# Task instructions
Print the lines beginning with the one that contains "cad_parts[node].hide_render = cad_parts[node].hide_viewport" and ending with the one that contains "return low, high", exactly, both included, and no other lines.

(3D code data)
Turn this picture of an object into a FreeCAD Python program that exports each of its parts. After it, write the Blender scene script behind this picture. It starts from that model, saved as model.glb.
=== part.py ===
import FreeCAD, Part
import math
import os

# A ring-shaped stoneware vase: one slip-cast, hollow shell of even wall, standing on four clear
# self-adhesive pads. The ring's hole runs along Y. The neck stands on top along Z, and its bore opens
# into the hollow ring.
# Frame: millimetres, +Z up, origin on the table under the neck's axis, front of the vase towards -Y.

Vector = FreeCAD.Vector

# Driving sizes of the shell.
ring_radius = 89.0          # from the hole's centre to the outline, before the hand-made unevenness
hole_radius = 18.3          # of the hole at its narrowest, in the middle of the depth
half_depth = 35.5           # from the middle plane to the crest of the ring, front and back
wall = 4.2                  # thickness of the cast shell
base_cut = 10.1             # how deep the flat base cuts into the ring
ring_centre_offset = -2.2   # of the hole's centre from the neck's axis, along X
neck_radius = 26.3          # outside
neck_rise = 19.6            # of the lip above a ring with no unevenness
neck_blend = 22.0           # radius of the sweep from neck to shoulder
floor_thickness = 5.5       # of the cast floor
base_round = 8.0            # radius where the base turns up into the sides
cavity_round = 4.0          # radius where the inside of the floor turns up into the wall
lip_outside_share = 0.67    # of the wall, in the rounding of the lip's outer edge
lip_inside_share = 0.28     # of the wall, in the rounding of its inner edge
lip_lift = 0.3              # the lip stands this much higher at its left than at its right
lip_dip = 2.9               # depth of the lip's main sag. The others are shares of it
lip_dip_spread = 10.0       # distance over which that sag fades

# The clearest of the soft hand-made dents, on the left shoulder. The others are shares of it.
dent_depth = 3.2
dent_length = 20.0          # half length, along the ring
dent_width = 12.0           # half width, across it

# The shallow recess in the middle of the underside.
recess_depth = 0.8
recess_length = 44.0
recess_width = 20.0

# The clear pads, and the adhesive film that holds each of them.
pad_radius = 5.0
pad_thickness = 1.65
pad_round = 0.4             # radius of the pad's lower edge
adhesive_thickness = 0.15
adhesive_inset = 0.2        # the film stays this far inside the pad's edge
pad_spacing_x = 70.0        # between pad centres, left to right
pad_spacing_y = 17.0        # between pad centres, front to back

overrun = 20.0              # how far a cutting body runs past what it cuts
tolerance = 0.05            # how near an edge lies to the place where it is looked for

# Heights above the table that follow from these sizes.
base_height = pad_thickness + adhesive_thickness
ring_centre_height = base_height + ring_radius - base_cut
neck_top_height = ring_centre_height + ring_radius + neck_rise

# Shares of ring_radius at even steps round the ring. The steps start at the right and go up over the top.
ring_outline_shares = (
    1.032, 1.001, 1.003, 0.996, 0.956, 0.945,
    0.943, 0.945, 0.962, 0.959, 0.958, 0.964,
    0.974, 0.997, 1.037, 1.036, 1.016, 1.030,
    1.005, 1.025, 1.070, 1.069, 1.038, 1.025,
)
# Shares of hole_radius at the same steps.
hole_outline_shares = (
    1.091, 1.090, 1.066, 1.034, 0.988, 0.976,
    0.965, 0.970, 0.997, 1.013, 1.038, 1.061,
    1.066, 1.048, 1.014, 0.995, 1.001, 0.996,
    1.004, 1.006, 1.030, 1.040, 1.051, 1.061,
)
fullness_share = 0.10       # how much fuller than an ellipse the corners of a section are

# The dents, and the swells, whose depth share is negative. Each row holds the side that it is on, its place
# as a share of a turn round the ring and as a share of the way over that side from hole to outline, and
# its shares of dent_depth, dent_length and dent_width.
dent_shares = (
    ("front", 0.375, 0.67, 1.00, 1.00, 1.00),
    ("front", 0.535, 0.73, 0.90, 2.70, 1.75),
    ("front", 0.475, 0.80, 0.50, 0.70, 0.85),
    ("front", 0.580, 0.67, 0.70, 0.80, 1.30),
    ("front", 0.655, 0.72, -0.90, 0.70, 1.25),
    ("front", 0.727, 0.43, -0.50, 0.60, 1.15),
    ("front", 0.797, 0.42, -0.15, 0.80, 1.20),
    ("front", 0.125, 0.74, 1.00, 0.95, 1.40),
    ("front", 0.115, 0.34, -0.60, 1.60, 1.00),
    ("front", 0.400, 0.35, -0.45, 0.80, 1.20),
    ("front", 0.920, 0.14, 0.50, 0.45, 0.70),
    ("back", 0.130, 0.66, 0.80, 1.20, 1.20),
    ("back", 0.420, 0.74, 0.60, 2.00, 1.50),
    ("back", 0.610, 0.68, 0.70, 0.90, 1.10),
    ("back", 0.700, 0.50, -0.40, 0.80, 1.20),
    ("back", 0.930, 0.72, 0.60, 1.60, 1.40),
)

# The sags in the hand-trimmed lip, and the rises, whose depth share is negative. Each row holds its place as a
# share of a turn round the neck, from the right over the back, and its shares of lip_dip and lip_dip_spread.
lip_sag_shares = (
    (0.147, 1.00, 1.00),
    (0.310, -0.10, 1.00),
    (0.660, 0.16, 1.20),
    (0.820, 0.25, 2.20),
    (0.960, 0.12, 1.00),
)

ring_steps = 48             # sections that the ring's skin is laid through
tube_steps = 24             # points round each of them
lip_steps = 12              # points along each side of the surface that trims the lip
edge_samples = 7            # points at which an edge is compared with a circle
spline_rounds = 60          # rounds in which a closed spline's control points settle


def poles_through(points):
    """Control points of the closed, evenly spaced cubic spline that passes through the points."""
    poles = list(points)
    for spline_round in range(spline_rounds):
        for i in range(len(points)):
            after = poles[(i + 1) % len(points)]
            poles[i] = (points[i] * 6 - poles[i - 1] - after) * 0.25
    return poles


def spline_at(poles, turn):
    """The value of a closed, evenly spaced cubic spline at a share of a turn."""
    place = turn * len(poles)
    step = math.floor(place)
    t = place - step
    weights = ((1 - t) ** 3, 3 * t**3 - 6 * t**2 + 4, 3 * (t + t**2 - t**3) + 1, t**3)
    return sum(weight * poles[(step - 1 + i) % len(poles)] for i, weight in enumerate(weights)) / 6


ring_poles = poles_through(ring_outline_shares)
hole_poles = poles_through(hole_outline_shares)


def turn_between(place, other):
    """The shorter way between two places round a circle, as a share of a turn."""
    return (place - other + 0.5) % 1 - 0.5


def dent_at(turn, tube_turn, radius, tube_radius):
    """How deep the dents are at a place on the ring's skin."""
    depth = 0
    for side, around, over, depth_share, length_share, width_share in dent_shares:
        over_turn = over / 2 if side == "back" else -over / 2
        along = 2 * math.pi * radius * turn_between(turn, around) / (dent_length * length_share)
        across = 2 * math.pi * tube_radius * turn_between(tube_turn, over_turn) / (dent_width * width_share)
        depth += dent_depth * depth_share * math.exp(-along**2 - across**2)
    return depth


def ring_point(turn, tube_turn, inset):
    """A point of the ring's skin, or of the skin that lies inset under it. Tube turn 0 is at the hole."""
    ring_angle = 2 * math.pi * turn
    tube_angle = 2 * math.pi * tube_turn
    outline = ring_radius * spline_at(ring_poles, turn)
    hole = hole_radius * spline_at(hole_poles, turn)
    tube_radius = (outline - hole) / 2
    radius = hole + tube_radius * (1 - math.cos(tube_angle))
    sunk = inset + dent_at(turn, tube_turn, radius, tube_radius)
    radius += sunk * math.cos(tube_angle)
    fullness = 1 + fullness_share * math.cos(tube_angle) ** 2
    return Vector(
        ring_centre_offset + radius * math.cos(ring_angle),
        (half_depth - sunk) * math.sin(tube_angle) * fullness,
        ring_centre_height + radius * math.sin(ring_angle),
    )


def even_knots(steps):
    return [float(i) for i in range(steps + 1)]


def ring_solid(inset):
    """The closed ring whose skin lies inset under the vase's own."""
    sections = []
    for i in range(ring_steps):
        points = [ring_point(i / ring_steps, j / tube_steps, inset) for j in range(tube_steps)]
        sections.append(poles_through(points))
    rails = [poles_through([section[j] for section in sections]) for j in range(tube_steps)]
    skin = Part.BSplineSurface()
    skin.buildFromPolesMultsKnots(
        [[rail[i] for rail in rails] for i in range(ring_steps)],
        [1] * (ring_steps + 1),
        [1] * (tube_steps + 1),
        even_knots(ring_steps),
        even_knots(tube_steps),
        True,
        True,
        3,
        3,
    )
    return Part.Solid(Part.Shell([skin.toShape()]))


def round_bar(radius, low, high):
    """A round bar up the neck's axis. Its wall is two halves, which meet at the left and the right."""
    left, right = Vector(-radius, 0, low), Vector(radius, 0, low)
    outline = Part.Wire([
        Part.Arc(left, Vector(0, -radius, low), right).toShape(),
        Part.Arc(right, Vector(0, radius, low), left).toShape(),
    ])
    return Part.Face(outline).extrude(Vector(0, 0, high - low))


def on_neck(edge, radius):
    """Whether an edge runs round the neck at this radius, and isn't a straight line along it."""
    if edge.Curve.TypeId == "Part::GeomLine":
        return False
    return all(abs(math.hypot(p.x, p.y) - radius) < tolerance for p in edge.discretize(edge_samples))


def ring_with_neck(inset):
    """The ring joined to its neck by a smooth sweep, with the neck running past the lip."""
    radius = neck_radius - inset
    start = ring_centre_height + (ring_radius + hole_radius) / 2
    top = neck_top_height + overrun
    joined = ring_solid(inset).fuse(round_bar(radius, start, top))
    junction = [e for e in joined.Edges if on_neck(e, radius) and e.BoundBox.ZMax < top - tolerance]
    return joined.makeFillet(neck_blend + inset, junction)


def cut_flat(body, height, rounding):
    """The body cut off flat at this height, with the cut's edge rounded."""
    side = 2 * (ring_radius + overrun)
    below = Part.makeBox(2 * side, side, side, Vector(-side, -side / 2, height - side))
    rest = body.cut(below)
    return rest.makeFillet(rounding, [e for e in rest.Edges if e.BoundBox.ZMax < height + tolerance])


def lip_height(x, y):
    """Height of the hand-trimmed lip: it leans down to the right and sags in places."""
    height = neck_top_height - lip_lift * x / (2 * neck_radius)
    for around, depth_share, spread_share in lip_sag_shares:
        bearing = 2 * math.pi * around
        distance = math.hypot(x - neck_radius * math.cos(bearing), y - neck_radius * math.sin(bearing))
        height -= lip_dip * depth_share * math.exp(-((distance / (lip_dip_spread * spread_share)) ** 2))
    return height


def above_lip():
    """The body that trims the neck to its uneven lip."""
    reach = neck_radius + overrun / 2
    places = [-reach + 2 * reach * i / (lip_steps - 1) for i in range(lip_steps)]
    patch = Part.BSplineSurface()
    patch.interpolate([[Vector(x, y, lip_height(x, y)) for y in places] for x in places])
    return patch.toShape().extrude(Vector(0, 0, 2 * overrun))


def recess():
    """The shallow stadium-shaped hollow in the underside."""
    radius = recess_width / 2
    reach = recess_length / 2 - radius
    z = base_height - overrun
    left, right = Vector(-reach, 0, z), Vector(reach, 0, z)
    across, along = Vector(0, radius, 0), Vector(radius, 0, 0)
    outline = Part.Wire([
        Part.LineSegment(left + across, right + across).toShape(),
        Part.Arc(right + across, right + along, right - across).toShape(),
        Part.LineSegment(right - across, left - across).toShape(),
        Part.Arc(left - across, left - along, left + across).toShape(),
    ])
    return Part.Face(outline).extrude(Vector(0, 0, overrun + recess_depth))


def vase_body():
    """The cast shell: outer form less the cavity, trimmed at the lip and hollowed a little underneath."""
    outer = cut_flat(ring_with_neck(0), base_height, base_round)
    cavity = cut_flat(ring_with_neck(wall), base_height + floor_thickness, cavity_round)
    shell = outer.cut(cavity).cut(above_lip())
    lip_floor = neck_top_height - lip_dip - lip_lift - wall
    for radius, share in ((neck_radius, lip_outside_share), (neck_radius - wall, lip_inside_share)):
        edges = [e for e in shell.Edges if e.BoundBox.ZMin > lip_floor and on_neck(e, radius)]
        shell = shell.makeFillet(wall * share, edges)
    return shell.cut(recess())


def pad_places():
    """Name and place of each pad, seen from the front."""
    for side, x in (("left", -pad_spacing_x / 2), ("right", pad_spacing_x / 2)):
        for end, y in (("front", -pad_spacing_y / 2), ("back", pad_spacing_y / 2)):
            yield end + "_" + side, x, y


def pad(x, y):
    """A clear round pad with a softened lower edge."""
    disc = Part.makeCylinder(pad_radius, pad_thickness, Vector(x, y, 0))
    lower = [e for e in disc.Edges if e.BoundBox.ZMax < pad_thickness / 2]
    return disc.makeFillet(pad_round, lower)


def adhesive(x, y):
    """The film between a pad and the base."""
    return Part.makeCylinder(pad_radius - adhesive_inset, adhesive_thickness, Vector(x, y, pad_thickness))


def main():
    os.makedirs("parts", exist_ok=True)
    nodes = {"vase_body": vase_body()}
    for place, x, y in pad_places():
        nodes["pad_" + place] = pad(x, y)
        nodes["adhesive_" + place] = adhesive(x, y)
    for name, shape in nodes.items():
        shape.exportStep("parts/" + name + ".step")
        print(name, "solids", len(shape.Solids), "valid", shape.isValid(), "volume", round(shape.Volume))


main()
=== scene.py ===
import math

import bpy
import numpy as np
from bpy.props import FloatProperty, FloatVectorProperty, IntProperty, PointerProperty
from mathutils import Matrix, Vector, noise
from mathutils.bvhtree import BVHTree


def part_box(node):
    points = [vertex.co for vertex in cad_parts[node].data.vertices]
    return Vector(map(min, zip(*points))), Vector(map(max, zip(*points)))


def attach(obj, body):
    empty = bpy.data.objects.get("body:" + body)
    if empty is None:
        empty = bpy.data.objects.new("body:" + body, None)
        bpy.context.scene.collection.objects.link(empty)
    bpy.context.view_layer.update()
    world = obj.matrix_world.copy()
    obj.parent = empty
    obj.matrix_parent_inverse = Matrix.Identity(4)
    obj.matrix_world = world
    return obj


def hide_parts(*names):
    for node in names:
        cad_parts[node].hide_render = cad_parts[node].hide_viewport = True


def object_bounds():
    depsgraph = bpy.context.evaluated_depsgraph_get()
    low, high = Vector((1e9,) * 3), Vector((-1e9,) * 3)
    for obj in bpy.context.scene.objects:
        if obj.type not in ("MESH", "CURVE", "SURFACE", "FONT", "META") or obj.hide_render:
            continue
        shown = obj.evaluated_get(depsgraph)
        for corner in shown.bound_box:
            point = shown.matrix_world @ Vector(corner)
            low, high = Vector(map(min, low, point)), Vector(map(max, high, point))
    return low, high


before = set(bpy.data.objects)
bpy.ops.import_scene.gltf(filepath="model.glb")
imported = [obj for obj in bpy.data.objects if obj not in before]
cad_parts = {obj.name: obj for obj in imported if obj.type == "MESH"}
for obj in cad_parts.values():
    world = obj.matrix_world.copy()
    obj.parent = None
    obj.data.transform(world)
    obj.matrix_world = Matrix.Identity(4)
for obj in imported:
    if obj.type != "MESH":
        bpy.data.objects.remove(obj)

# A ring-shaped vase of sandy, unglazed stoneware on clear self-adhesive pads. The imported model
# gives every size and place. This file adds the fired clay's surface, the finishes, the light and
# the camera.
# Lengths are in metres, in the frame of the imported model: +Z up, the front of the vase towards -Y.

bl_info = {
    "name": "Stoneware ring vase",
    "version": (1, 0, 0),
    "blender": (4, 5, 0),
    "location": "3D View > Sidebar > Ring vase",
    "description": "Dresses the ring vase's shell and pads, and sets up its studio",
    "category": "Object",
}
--
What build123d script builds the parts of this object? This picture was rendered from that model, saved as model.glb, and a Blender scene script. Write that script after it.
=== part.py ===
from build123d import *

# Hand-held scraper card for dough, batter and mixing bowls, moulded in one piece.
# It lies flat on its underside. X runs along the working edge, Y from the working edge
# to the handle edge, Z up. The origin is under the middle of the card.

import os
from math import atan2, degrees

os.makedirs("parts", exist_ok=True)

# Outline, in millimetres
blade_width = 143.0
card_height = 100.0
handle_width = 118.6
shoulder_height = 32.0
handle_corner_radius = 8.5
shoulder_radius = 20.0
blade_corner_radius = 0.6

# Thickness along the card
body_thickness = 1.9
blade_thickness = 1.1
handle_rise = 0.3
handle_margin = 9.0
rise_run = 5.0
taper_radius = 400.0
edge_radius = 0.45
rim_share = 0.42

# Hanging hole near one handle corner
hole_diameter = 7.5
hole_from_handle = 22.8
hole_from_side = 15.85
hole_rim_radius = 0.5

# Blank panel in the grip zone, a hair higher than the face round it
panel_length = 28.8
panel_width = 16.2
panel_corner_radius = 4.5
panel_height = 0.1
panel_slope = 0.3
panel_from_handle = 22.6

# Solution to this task
        cad_parts[node].hide_render = cad_parts[node].hide_viewport = True


def object_bounds():
    depsgraph = bpy.context.evaluated_depsgraph_get()
    low, high = Vector((1e9,) * 3), Vector((-1e9,) * 3)
    for obj in bpy.context.scene.objects:
        if obj.type not in ("MESH", "CURVE", "SURFACE", "FONT", "META") or obj.hide_render:
            continue
        shown = obj.evaluated_get(depsgraph)
        for corner in shown.bound_box:
            point = shown.matrix_world @ Vector(corner)
            low, high = Vector(map(min, low, point)), Vector(map(max, high, point))
    return low, high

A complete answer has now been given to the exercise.